Whatever may or may not happen to Mick Schumacher during his first F1 drive this week, it will not be a patch on the extraordinary events surrounding his father’s debut in August 1991.
Michael is remembered for qualifying his Jordan-Ford seventh for the Belgian Grand Prix, despite never having raced at Spa-Francorchamps before. But that does not tell half the story, either before or after such a remarkable introduction to F1.
To say no one was prepared for this would be an understatement, beginning with the reason why the drive had suddenly become available in the first place. Six months before, Bertrand Gachot had been driving to a Jordan sponsorship event in London to mark the beginning of his first full F1 season. An altercation in traffic led to Gachot unwisely using a can of CS Gas to spray a taxi driver when debate over the incident became heated. A plea by the Frenchman that such action was self-defence did not sit well with a judge, who jailed Gachot for nine months.
This had come to court a week before Spa and not long after Bertrand had set fastest lap in the Canadian Grand Prix. If Gachot was stunned, Eddie Jordan didn’t know which way to turn. Not only was he without one of his drivers, he was also short on the sponsorship Gachot would have been bringing to what was viewed as his home Grand Prix. With the greatest respect to poor Bertrand, that tended to focus Jordan’s mind more than the shock of his driver’s heavy-handed incarceration.
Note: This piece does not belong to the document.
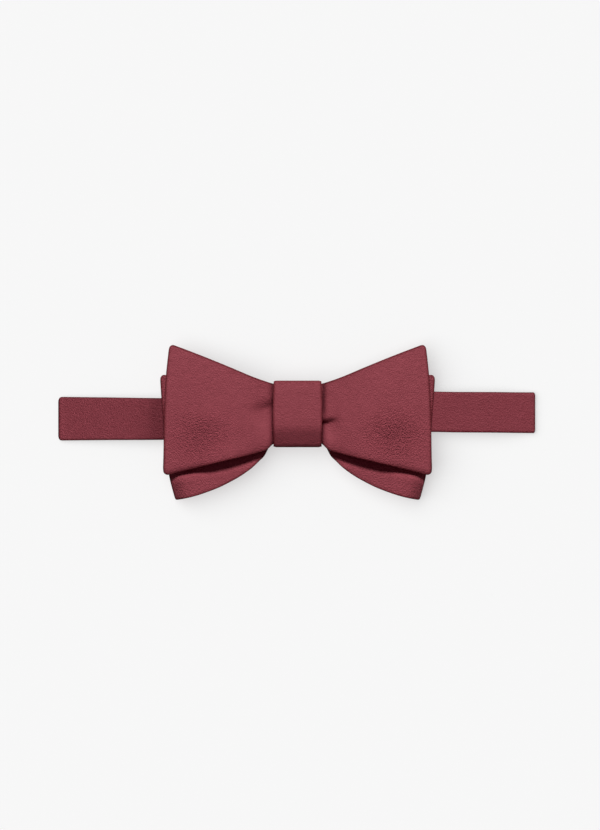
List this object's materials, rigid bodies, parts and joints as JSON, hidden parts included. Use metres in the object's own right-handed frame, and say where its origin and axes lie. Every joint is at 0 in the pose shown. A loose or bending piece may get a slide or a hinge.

Jordan recalled a discussion with Willi Weber, who was managing Schumacher and had shown interest in buying Eddie’s championship-winning F3000 team. That deal had come to nothing, as had Jordan’s view on Schumacher when he learned that Willi had placed Michael in sportscar racing with Mercedes rather than on the more acceptable F3000 rung to F1. But Eddie’s attitude changed somewhat when Mercedes offered to pay £150,000 to have Michael race in F1 for the first time.
With just a few days to go and Jordan committed to flying to Japan to secure an engine deal with Yamaha for 1992, team manager Trevor Foster was urgently instructed to get Schumacher into a car on Silverstone’s South Circuit. There would be no need for Michael to prove himself; the drive was his. This was purely for acclimatisation. When Foster duly reported on the test, Jordan could not believe what he was hearing.
‘In five laps, he was within a second of our best time there and he was faster than [Stefano] Modena could manage all day in the Tyrrell-Honda,’ Foster would later recall. ‘We brought him in immediately and told him to slow down; not do anything stupid. He looked a bit perplexed at that. Out he went and straight away he was back to the same sort of speed. I thought: “This is ridiculous”, and brought him in again for another lecture. He didn’t really understand what I was talking about because he said he found it quite easy. It was obvious he was a complete natural.’
Such a quietly sanguine approach would continue at Spa as Michael asked pertinent questions, absorbed all he was told – and qualified on the fourth row, four places and half a second ahead of Andrea de Cesaris in the other green car. It would matter little that the clutch failed at the first corner. Schumacher had more than made his mark. And a delighted Eddie Jordan had him under contract. Or so he thought.
A week later, two days before the Italian Grand Prix, Michael sent a one-line fax saying he was sorry, but he would not be able to drive for Jordan. Eddie was stunned.
It soon transpired this was due to a deft change of wording on a letter of intent that had been signed at Spa. Jordan’s lawyer, with the best will in the world, had agreed to Schumacher’s advisors changing “we will sign ‘the’ contract in seven days” to “we will sign ‘a’ contract in seven days”. Which they duly did. Unfortunately it was with Camel Benetton Ford; not Team 7UP Jordan.
Eddie could only smile through gritted teeth when the driving force behind Michael’s change of direction became clear. Bernie Ecclestone, keen to have a good German driver in F1, had advised Schumacher and Weber against signing with Jordan. Ecclestone confided that Jordan would have the Yamaha V12 engine, which was likely to be less competitive than Benetton’s Ford V8. And the reason Ecclestone knew of Eddie’s secret plan? Bernie had set it up in the first place.
As ever, Ecclestone’s judgement would be on the money – in every sense.